Audits are necessary, but the fact that someone is checking on someone else does not automatically guarantee that the checked doesn’t need to be checked.

Even auditors can make mistakes, and those mistakes can hurt the entities being audited more than the auditors. Speaking at the American Institute of CPAs (AICPA) Not-for-Profit-Industry Conference, Teresa Bordeaux and Nancy Miller highlighted the most common deficiencies in audits of nonprofits.

Included in those are:

  • Failure to audit a major program. Failure to cluster (including failure to audit a cluster or programs that are part of a cluster). Failure to audit as “major” all federal awards assigned the same Catalog of Federal Domestic Assistance (CFDA) number. Two-year look-back failure. Failure to meet percentage of coverage.

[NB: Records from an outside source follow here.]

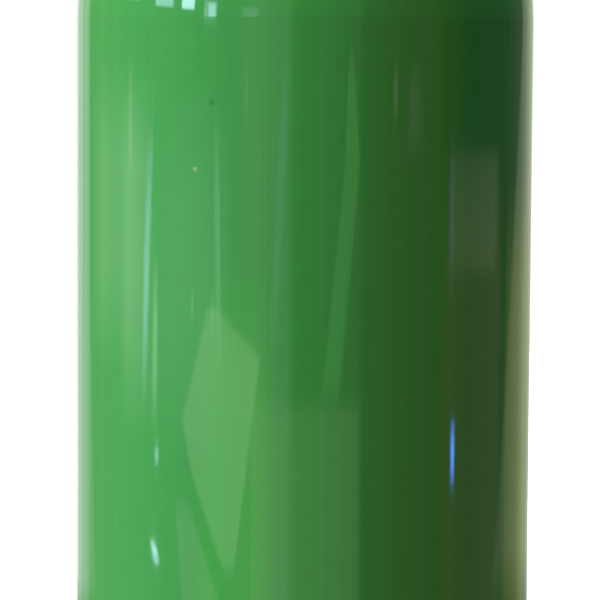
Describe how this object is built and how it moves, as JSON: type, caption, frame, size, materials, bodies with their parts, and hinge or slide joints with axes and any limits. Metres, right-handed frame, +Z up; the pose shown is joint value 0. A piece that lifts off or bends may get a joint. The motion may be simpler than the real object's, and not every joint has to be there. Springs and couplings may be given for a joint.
{
  "type": "medical oxygen cylinder",
  "caption": "Slender green gloss-enamelled steel gas cylinder with round shoulder, dished base, and a plated pin-index post valve with toggle handle, burst disc plug and outlet cap.",
  "frame": {"origin": "on the cylinder's axis, at the plane of the heel that it stands on", "axes": "+Z up along the cylinder's axis to the valve; -Y is the way the gas outlet faces; +X is the side of the burst disc plug"},
  "size_m": [0.108, 0.1082, 0.5109],
  "materials": {
    "green_enamel": "gloss",
    "label_film": "satin",
    "black_rubber": "matte",
    "plated_brass": "polished",
    "bare_brass": "satin",
    "copper": "satin",
    "white_nylon": "satin",
    "stainless_steel": "satin",
    "cast_aluminium": "satin",
    "cap_plastic": "satin"
  },
  "bodies": {
    "cylinder": {"cylinder_shell": "green_enamel", "contents_label": "label_film", "neck_o_ring": "black_rubber", "valve_body": "plated_brass", "debris_tube": "bare_brass", "burst_disc": "copper", "burst_disc_washer": "copper", "safety_plug": "bare_brass", "thrust_washer": "white_nylon", "bonnet_gasket": "copper", "bonnet_nut": "plated_brass", "spindle_o_ring": "black_rubber", "backup_ring": "white_nylon"},
    "handle": {"spindle": "stainless_steel", "toggle_handle": "cast_aluminium", "handle_washer": "stainless_steel", "handle_screw": "stainless_steel"},
    "plug": {"valve_plug": "bare_brass", "seat_insert": "white_nylon"},
    "cap": {"outlet_cap": "cap_plastic", "outlet_washer": "white_nylon"}
  },
  "joints": [
    {"name": "handle_turn", "type": "hinge", "parent": "cylinder", "child": "handle", "pos_m": [0, 0, 0.497], "axis": [0, 0, 1], "range_deg": [0, 630]},
    {"name": "plug_lift", "type": "slide", "parent": "handle", "child": "plug", "axis": [0, 0, 1], "range_m": [0, 0.0023]},
    {"name": "outlet_cap_pull", "type": "slide", "parent": "cylinder", "child": "cap", "axis": [0, -1, 0], "range_m": [0, 0.03]}
  ],
  "couplings": [
    {"joint": "plug_lift", "follows": "handle_turn", "m_per_rad": 0.00020213}
  ]
}
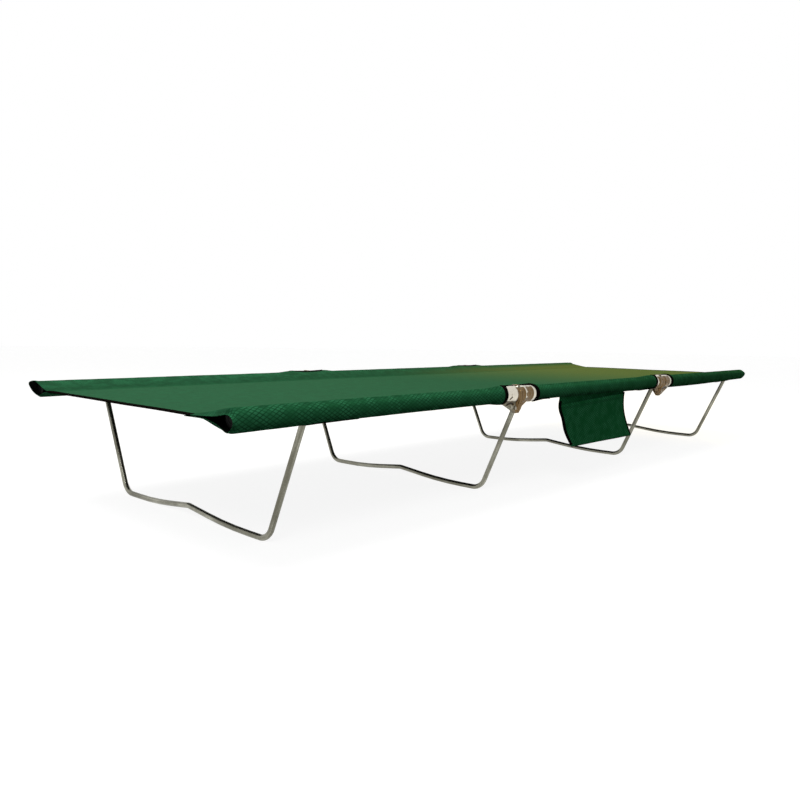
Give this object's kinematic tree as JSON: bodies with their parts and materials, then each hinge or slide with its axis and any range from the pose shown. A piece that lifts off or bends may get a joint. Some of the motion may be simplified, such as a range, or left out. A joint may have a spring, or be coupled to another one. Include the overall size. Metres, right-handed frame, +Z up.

Incorrect threshold for Type A/Type B determination.
  • Generally Accepted Government Auditing Standards (GAGAS or “Yellow Book”) or A133 report errors or omissions.
  • Errors in Schedule of Findings and Questioned Costs.
  • Failure to document an understanding of internal control over compliance of federal awards sufficient to plan the audit to support low assessed level of control risk for major programs.
  • Failure to document the testing of controls and compliance for the relevant assertions related to each compliance requirement with a direct and material effect for the major program.